Melissa Sue Anderson, who played the oldest daughter Mary Ingalls on the NBC family drama, talked about having to tackle love on the show. The second season ends with Mary falling in love with John Edwards Jr., played by Radames Pera.

Anderson, who portrayed Mary from 1974 to 1981 on “Little House on the Prairie,” is asked if having a love relationship was tough on screen.

‘Little House on the Prairie’ Actor Wasn’t ‘Enamored’ With On-Screen Romance

“Yeah, it was,” Anderson said in a 2007 interview. “I wasn’t, um, enamored.

“I think he was more ready to dive in and do a great job,” Anderson said. “And I tried really hard but it was hard at that age to be portraying someone who’s almost interested in marrying someone at 15 or 14, 14 I think, was difficult.”

In the “Little House on the Prairie” storyline, Mary broke up their engagement so John could chase his dreams of being a writer.
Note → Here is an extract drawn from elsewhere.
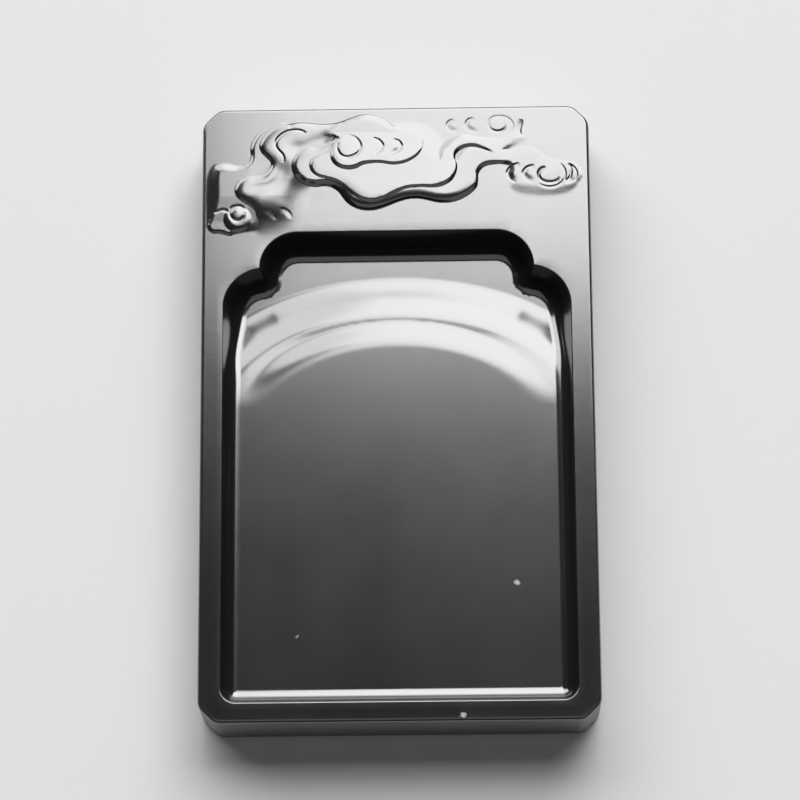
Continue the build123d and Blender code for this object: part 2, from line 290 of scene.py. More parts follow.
# Where a top sinks across the stone: the share it loses, where that starts, and over how far
TAIL_FALL = (.8, -.05, .01)
LIMB_FALL = (.65, -.046, .014)
BODY_FALLS = ((.4, .012, .012), (.5, .026, .016))
STRIP_FALL = (.85, .027, .01)
# Along the stone: where the falls at the left end, where the limb rises, and over how far
LEFT_FALLS_END = (.07, .02)
LIMB_RISE = (.0585, .018)
# How wide the soft rise is behind an edge that runs out softly
SOFT_WIDTH = .003
BODY_SOFT_WIDTH = .0034
INNER_SOFT_WIDTH = .0036
STRIP_SOFT_WIDTH = .0026

# What is laid over the clouds. Swellings, hollows and crescents have shares across and along.
# Fine cut lines have their depth as a third share
LIMB_VALLEY = [
    (-.515, .174), (-.47, .17), (-.43, .174), (-.4, .195), (-.38, .24), (-.37, .28),
]
LIMB_LOBE = [
    (-.5, .102), (-.46, .098), (-.41, .098), (-.35, .105),
]
HOOK_DISH = [
    (-.385, .3), (-.36, .305), (-.31, .305), (-.26, .325), (-.19, .34),
]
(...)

Anderson appeared on the show full-time for seven seasons and in two episodes late in the eighth season. After that, she left the show for good. Her show business career, though, continued as Anderson had numerous guest-starring roles on other TV series.

“Little House on the Prairie” provided her a solid foundation for her career. Anderson now lives in Canada with her husband and two children.

Caroline Ingalls Character Was Glad To Move On From Show

Another actress involved romantically, although much different than Anderson’s story, on “Little House on the Prairie” was Karen Grassle.

She played matriarch Caroline Ingalls opposite of Michael Landon’s Charles Ingalls.

Grassle, too, was ready to leave that show ASAP. In fact, Grassle pretty much left the main cast in the show’s final season. Its focus turned toward the children, not giving her a lot of screen time.

“I really felt happy to be asked to be a part of it, to have closure with it,” Grassle said in an interview about the series finale. “But I felt very sad that Michael had made this choice to blow up the town. When I was finished doing the show, I was very glad to move on with my life.”

Grassle admits receiving accolades for helping people face life issues through the show is tough since Landon, who died in 1991, isn’t around to receive them, too.

“Michael dealt with a number of things, racism, and bullying, and drug abuse, alcoholism, in his own way,” Grassle said. “But it couldn’t come into that family core. And now, you see, I can look back as unfortunately Michael cannot, and understand what that meant to people.”

The show is still special as new generations meet the Ingalls.